Output a single figure: the number of lines in which the word "type" appears.

══ RECORDED DATA

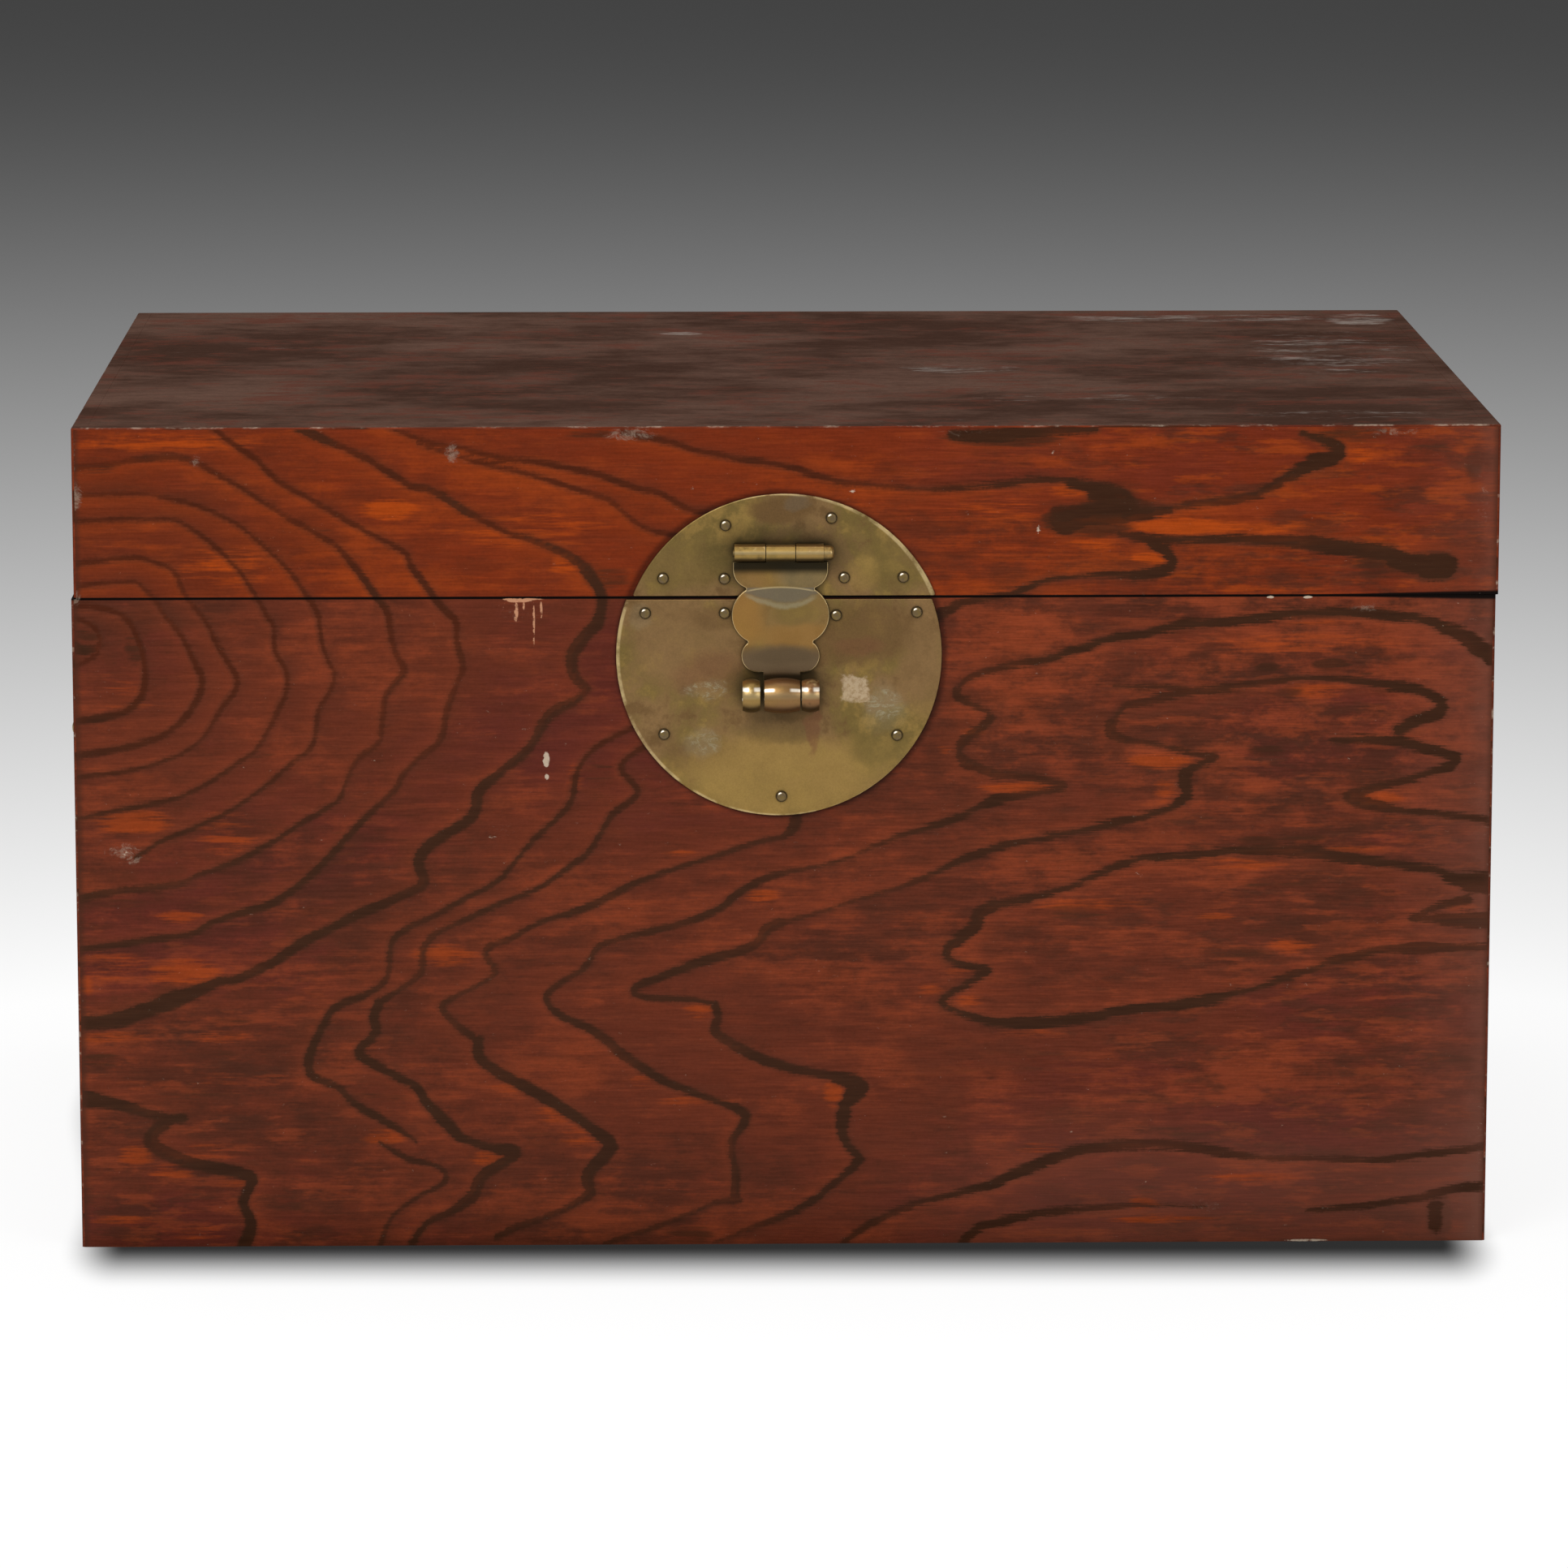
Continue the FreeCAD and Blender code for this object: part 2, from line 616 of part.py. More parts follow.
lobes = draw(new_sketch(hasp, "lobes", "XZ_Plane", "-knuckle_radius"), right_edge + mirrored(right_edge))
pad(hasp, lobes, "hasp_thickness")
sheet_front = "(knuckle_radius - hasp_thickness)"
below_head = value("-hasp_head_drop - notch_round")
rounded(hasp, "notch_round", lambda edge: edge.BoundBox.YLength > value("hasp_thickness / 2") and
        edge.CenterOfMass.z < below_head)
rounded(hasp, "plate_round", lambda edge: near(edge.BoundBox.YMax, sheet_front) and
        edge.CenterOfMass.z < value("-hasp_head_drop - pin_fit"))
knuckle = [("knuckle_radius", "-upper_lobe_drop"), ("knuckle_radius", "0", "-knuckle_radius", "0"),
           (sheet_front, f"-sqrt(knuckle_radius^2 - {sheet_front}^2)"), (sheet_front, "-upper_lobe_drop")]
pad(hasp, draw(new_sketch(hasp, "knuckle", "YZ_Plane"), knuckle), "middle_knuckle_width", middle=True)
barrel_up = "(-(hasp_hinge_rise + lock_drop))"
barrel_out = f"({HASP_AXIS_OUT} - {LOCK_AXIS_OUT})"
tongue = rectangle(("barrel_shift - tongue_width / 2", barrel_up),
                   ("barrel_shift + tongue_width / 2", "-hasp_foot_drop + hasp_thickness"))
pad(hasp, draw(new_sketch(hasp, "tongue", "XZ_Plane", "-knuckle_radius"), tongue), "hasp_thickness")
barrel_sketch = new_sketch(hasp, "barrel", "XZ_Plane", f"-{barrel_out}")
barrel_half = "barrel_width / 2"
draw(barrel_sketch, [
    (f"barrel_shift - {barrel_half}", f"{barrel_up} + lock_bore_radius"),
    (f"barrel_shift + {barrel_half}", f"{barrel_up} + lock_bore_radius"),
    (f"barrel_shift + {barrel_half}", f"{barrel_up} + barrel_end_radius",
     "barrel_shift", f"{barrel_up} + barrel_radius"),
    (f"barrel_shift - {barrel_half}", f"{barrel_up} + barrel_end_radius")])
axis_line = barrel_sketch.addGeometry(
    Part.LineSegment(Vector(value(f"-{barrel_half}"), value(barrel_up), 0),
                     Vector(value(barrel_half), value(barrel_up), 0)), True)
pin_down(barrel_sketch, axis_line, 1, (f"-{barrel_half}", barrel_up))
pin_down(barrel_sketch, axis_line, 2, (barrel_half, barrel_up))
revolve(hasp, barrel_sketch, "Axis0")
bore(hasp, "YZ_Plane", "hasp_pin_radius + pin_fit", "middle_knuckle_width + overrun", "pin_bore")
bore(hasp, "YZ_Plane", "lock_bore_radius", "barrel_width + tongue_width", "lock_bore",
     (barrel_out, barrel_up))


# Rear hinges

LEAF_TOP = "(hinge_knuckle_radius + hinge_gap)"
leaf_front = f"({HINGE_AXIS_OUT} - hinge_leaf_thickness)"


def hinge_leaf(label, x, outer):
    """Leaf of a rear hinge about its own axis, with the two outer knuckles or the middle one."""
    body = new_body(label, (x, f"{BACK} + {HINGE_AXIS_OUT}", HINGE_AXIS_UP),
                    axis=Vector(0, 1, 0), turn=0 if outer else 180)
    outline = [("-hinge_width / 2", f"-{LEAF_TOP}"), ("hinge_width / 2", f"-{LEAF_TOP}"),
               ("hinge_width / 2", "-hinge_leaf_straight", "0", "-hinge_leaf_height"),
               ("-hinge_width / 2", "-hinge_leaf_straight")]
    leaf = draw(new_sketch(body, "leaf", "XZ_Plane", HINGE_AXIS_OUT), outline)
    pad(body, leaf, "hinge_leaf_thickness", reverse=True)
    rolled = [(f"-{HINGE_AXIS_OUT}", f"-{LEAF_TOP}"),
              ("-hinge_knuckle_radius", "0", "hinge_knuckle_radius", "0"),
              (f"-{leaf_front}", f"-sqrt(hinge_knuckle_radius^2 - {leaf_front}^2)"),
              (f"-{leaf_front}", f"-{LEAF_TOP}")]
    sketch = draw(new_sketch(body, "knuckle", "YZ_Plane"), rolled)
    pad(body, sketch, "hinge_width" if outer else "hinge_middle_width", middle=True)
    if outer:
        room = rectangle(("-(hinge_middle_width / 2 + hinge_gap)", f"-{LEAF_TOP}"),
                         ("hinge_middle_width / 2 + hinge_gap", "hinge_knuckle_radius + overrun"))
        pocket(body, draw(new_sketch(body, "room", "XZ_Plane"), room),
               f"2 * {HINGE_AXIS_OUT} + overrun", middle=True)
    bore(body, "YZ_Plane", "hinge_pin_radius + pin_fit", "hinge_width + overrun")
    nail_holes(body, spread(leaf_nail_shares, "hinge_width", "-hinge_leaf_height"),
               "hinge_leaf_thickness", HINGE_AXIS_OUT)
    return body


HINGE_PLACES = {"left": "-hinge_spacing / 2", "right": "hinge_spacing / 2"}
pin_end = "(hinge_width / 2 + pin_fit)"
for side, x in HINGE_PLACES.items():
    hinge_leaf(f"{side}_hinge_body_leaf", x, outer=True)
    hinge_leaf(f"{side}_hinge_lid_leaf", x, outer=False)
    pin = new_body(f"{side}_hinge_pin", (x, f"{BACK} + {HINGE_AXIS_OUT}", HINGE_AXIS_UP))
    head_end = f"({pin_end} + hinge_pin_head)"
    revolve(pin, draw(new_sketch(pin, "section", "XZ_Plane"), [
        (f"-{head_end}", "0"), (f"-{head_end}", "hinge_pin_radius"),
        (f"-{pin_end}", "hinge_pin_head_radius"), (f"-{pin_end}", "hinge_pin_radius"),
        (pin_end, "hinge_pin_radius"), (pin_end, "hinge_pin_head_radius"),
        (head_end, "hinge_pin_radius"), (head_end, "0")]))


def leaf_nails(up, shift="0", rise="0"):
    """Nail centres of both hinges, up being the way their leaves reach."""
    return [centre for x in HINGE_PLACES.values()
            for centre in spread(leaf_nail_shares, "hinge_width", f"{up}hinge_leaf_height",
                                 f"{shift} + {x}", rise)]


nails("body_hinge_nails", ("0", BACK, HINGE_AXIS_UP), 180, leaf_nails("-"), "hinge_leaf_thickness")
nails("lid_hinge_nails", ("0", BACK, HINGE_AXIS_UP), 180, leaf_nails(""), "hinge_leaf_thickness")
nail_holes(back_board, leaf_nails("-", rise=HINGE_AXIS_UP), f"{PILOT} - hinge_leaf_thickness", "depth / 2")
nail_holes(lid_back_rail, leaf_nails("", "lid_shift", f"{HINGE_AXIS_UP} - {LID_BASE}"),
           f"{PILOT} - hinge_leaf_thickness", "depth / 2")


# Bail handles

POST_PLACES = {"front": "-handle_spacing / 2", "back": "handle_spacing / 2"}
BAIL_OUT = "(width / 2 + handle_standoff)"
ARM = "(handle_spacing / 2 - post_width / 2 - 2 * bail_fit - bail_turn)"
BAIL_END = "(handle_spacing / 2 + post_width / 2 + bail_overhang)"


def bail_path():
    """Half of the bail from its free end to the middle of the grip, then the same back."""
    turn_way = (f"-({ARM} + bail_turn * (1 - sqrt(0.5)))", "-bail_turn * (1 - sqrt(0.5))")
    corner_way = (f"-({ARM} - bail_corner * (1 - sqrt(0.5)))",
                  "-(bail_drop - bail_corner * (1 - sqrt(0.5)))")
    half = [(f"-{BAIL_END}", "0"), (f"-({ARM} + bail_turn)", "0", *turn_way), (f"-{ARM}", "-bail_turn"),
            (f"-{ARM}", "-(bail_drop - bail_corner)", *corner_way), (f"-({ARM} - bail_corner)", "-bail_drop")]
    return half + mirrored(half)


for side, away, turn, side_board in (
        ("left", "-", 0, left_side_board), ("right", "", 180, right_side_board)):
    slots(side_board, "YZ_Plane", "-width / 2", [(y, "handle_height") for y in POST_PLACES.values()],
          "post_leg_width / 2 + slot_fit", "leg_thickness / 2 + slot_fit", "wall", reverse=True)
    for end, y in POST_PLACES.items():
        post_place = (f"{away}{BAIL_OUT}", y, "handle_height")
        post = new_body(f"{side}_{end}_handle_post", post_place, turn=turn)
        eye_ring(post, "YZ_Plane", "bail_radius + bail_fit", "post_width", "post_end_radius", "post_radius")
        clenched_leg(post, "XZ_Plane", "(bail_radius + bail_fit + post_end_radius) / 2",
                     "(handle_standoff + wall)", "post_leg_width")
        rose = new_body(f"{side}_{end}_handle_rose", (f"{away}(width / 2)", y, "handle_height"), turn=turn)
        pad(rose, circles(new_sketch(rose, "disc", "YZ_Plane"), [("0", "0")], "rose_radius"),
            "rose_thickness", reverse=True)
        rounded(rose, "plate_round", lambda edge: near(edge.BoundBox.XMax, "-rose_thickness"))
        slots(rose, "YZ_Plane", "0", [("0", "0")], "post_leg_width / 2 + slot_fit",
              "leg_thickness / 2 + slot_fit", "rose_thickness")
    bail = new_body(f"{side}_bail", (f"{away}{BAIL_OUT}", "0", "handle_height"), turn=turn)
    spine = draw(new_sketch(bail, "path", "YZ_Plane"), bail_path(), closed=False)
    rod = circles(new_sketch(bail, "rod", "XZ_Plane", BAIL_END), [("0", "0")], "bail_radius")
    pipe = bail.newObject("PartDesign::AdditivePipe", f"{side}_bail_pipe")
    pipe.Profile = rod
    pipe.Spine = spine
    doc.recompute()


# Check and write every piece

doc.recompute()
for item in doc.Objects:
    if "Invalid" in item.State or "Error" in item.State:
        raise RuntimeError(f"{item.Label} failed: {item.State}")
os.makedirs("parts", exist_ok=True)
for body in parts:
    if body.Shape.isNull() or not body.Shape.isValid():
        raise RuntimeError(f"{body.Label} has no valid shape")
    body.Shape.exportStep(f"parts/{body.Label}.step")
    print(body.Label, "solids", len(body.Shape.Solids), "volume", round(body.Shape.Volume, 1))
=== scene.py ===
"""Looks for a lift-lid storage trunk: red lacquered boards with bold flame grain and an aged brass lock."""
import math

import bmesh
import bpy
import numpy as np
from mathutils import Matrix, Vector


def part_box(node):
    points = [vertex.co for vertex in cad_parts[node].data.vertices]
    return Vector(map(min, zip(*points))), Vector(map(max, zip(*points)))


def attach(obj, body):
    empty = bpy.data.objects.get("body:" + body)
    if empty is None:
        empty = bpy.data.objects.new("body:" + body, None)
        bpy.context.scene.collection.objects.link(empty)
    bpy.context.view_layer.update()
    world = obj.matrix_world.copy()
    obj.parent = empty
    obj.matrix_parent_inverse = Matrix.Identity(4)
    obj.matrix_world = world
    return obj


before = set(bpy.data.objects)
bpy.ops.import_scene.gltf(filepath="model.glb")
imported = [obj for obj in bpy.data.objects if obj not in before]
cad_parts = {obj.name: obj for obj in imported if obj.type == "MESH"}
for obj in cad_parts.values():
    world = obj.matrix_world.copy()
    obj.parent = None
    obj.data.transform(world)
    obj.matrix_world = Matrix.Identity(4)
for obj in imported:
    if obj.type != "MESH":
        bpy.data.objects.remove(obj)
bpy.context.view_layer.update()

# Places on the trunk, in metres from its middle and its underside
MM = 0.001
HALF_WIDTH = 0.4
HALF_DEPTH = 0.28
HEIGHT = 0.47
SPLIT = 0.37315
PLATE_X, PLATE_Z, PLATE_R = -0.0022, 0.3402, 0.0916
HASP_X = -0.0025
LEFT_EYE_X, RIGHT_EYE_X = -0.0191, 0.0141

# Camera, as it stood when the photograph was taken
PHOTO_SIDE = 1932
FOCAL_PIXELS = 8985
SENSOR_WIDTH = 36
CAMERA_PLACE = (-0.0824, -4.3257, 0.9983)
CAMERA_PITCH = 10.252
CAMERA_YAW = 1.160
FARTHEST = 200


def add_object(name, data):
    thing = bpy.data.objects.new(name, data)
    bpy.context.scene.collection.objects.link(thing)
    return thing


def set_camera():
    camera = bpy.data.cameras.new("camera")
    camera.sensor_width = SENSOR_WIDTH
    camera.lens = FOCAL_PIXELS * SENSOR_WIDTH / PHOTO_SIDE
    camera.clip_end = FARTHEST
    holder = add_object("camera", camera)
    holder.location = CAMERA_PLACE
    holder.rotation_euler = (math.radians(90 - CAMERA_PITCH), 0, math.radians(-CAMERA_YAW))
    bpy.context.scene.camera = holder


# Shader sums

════

*ANSWER FOR THE TASK*:
2